Purpose: This paper aims to make use of patient complaints as a valuable source of information to enable improvements to the quality of health service delivery.
Design/methodology/approach: Thematic analysis was used to analyse records of de-identified patient complaints made about medical or nursing staff or medical or nursing services between January 2006 and May 2008 in the Mount Isa Health Service District.
Findings: Three main themes were identified. These themes were labelled: "communication", "wait times" and "clinical". The latter related to specific concerns about the care provided to the patient or their relative. There were 101 complaints analysed. The majority (60 per cent) of complaints related to communication. Wait times for appointments (13 per cent), and clinical (28 per cent) were included in the remainder.

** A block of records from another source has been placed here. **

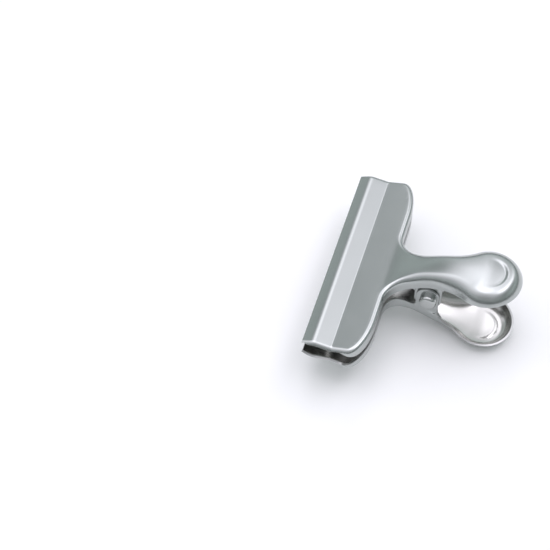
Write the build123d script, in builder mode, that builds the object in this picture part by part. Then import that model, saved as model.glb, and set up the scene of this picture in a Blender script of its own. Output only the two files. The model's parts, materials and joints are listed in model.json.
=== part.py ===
"""Sprung bag clip: two pressed sheet-metal jaws hinged on one rivet, with a torsion spring inside.

Frame, in millimetres: X runs along the stem (mouth at -X, handles at +X), Y runs across the
jaws and Z is up. The origin is the centre of the whole clip. The two jaws mirror each other in
the XY plane. They are built slightly apart, as when they grip a folded bag; squeezing the
handles opens the mouth further.

Every shape is drawn about the hinge axis first, with that axis on Y, and each finished piece is
then placed so that the hinge axis stands at HINGE_X.
"""
import os
from math import acos, atan2, cos, degrees, hypot, radians, sin, sqrt

from build123d import *

os.makedirs("parts", exist_ok=True)

# ---------------------------------------------------------------- driving dimensions
SHEET = 0.8                  # thickness of the pressed stainless sheet
JAW_WIDTH = 76.0             # length of the gripping edge
LIP_X, LIP_Z = -36.0, 3.2    # outer face of the gripping edge
RIDGE_X, RIDGE_Z = -32.2, 4.7
VALLEY_X, VALLEY_Z = -25.9, 3.75
FIELD_END_X, FIELD_END_Z = -16.0, 6.0
HANDLE_STATIONS = ((-6.0, 10.2), (1.0, 13.2), (8.0, 15.0), (18.0, 16.4))
RUN_OUT = (34.0, 17.6)       # the side curve is carried on past the end of the handle
RUN_OUT_SLOPE = 0.07
RIDGE_RADIUS = 5.0
VALLEY_RADIUS = 1.2

BACK_X = -14.1               # rear edge of the crossbar
CORNER_LENGTH = 6.3          # elliptical rear corners of the crossbar, along X
CORNER_WIDTH = 15.0          # and along Y
NECK_HALF_WIDTH = 5.8        # at the narrowest point
NECK_FILLET = 7.5            # where the crossbar meets the neck
WAIST_RADIUS = 27.8
BULB_RADIUS = 11.6           # rounded end of the handle
HANDLE_END_X = 29.8

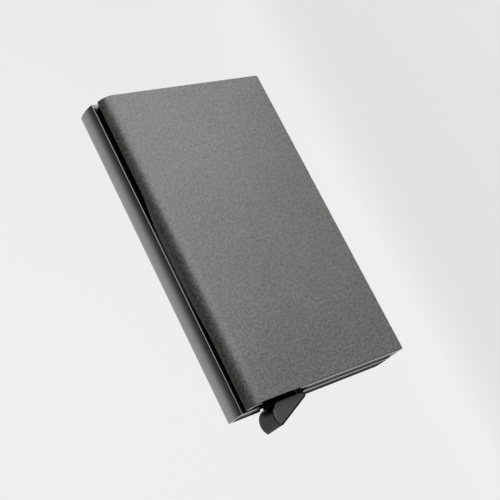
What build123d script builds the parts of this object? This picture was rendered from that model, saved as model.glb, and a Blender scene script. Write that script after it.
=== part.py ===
from build123d import *
import os
from math import atan2, cos, degrees, hypot, radians, sin, sqrt, tan

# Slide-cover card wallet.  Millimetres.
# X runs across the wallet, Y along it towards the mouth that the cards leave by, Z out of the front.
# The origin is the centre of the card case's flat back face, which is what the wallet lies on.

os.makedirs("parts", exist_ok=True)

# ---------------------------------------------------------------- driving dimensions
# The cards that the case is made for, and the room round them
card_width = 54.0
card_length = 85.6
card_side_room = 3.35       # from the cards to each inner side of the case
mouth_recess = 4.8          # from the cards' top edge to the case's mouth
end_depth = 11.6            # from the case's lower end to the ledges that the cards stand on

# Card case: an extruded aluminium tube, open at both ends
case_thickness = 7.6
case_wall = 0.8
case_corner = 0.35          # outer rounding between the flat faces and the bulged sides
case_inner_corner = 0.3
side_bulge = 0.7            # how far each long side bows outwards
case_edge_break = 0.15

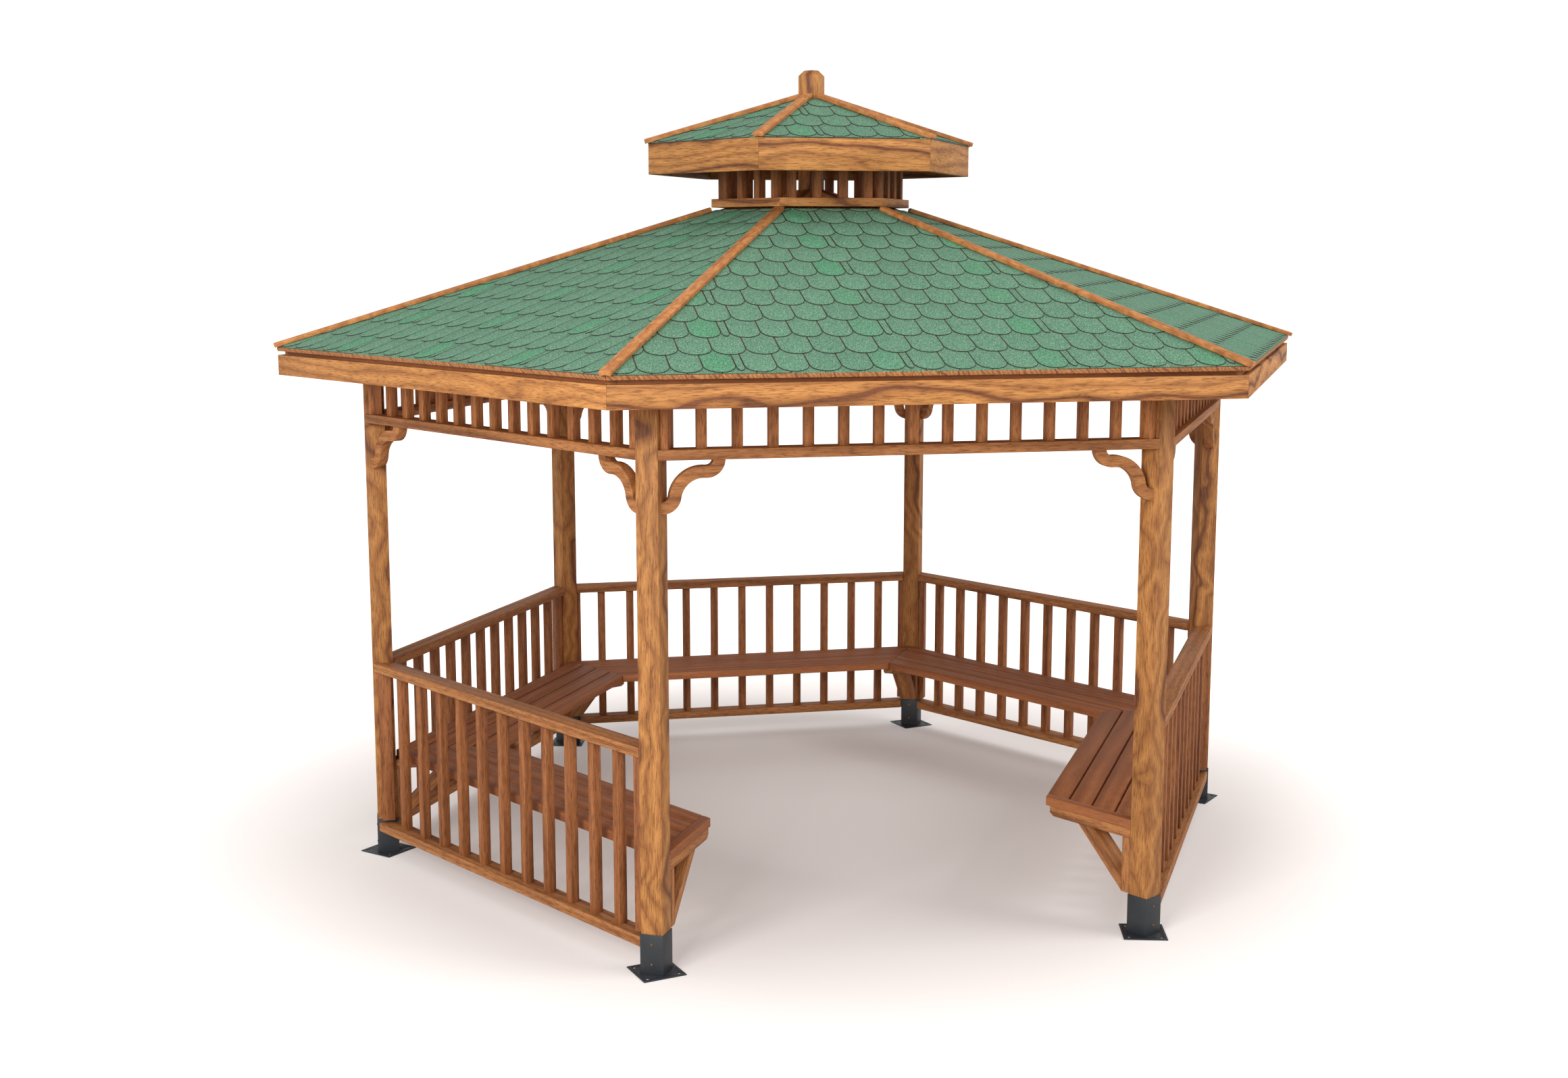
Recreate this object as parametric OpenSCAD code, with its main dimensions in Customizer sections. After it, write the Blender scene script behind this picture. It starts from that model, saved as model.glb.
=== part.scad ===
// Hexagonal wooden gazebo: six square posts in steel shoes, railings and
// benches on five sides, an open entrance at the front, and a shingled roof
// with a small lantern and cupola on top.
// Millimetres, +Z up. The origin is on the ground at the centre of the plan.
// The entrance faces -Y; posts stand at 0, 60, 120, 180, 240 and 300 degrees.

/* [Plan] */
// distance from the centre to the middle of each post
ring_r = 2000; // [1800:10:2300]
// side of a square post
post_w = 90; // [80:1:110]

/* [Post shoes] */
// height of a shoe's rim above the ground
shoe_top = 164; // [154:1:174]
// wall of the steel tube
shoe_wall = 2.5; // [2:0.5:4]
// clearance between the post and the tube on each face
shoe_fit = 0.5; // [0.3:0.1:1]
// thickness of the base plate
plate_t = 5; // [4:1:10]
// side of the square base plate, which stands corner to the centre
plate_w = 177; // [165:1:200]
// distance from the post's middle to each anchor hole
anchor_r = 93; // [84:1:94]
// diameter of an anchor hole
anchor_d = 16; // [9:1:18]
// diameter of a screw hole in the tube
screw_d = 6; // [5:0.5:8]
// heights of the lower screw hole
screw_low = 45; // [35:1:60]
// height of the upper screw hole
screw_high = 125; // [100:1:140]

/* [Railings] */
// top of the handrail above the ground
rail_top = 895; // [850:5:1000]
// thickness of the handrail, the bottom rail and the frieze rails
rail_t = 40; // [35:1:50]
// width of a rail across the railing
rail_d = 88; // [70:1:100]
// top of the bottom rail above the ground
low_rail_top = 147; // [140:1:155]
// side of a square baluster or slat
bar_w = 38; // [30:1:42]
// depth to which the balusters and slats are housed in the rails
housing = 10; // [6:1:14]
// spacing of the balusters
baluster_pitch = 160; // [150:1:164]
// balusters in one railing
baluster_n = 11; // [9:1:11]
// width of the flat stud screwed to a post, along the post's face
stud_w = 57; // [45:1:66]
// thickness of that stud
stud_t = 33; // [25:1:35]
// setback of the stud from the post's outer face
stud_back = 22; // [16:1:22]

/* [Benches] */
// top of the seat above the ground
seat_top = 474; // [440:1:500]
// distance from the centre to the seat's inner edge
seat_in = 1286; // [1250:1:1320]
// thickness of a seat plank
plank_t = 38; // [30:1:45]
// planks in a seat
plank_n = 4; // [3:1:5]
// gap between two planks
plank_gap = 9; // [5:1:12]
// gap between the plank ends of two benches
plank_joint = 2; // [1:0.5:4]
// thickness of a bench bracket's three pieces
strut_t = 40; // [35:1:45]
// clearance between the shoe's rim and the bracket's foot
strut_gap = 1; // [0.5:0.5:10]
// distance from the centre to the end of a bracket's arm
arm_in = 1532; // [1510:1:1560]
// bevel under the end of the arm
arm_bevel = 21; // [10:1:25]

/* [Frieze] */
// top of the lower frieze rail above the ground
frieze_z = 2028; // [1980:1:2060]
// spacing of the frieze slats
frieze_pitch = 135.7; // [130:0.1:137]
// slats in one frieze panel, without the studs
frieze_n = 13; // [11:1:13]
// thickness of a scroll bracket
scroll_t = 45; // [30:1:50]
// width of a scroll bracket's band
scroll_band = 46; // [35:1:50]

/* [Main roof] */
// distance from the centre to a corner of the eaves
eave_r = 2407; // [2380:1:2460]
// height of the roof boards' underside at the eaves
eave_z = 2307; // [2290:1:2340]
// slope of the roof panels in degrees
pitch = 19.4; // [18.5:0.1:21]
// thickness of the roof boards
deck_t = 16; // [14:1:22]
// joint between the boards of two roof sides
panel_joint = 0.5; // [0.5:0.5:3]
// thickness of the shingle covering
shingle_t = 5; // [4:0.5:8]
// open line between the shingles of two roof sides, under the hip cap
hip_line = 4; // [2:1:10]
// height of the fascia board
fascia_h = 88; // [75:1:100]
// thickness of the fascia boards
fascia_t = 28; // [20:1:35]
// open gap between the fascia and the roof boards
fascia_gap = 16; // [12:1:20]
// thickness of the batten behind the fascia, which closes that gap
batten_t = 22; // [16:1:30]
// width of a hip rafter
rafter_w = 45; // [38:1:60]
// upright depth of a hip rafter
rafter_h = 94; // [80:1:100]
// width of each leg of a hip cap
cap_w = 21; // [16:1:45]
// thickness of a hip cap
cap_t = 18; // [14:1:24]
// overhang of a hip cap beyond the corner of the eaves
cap_over = 12; // [5:1:16]

/* [Lantern and cupola] */
// distance from the centre to a corner of the lantern's base ring
lantern_r = 467; // [440:1:500]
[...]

Research limitations/implications: The findings of this research are not generalisable beyond the Health Service District within which the data were collected. However, the principle of systematically using complaints information to improve practice and develop policy can be applied within all health services.
Practical implications: Recommendations to develop policies and improve practice that will address the matters identified in the complaints are made. Changes to complaints data records to assist future research are suggested. The need to facilitate indigenous patients' contribution to suggestions for service delivery improvement is highlighted.
Originality/value: The paper contributes to research that makes use of patient complaints to produce higher standards of patient service delivery.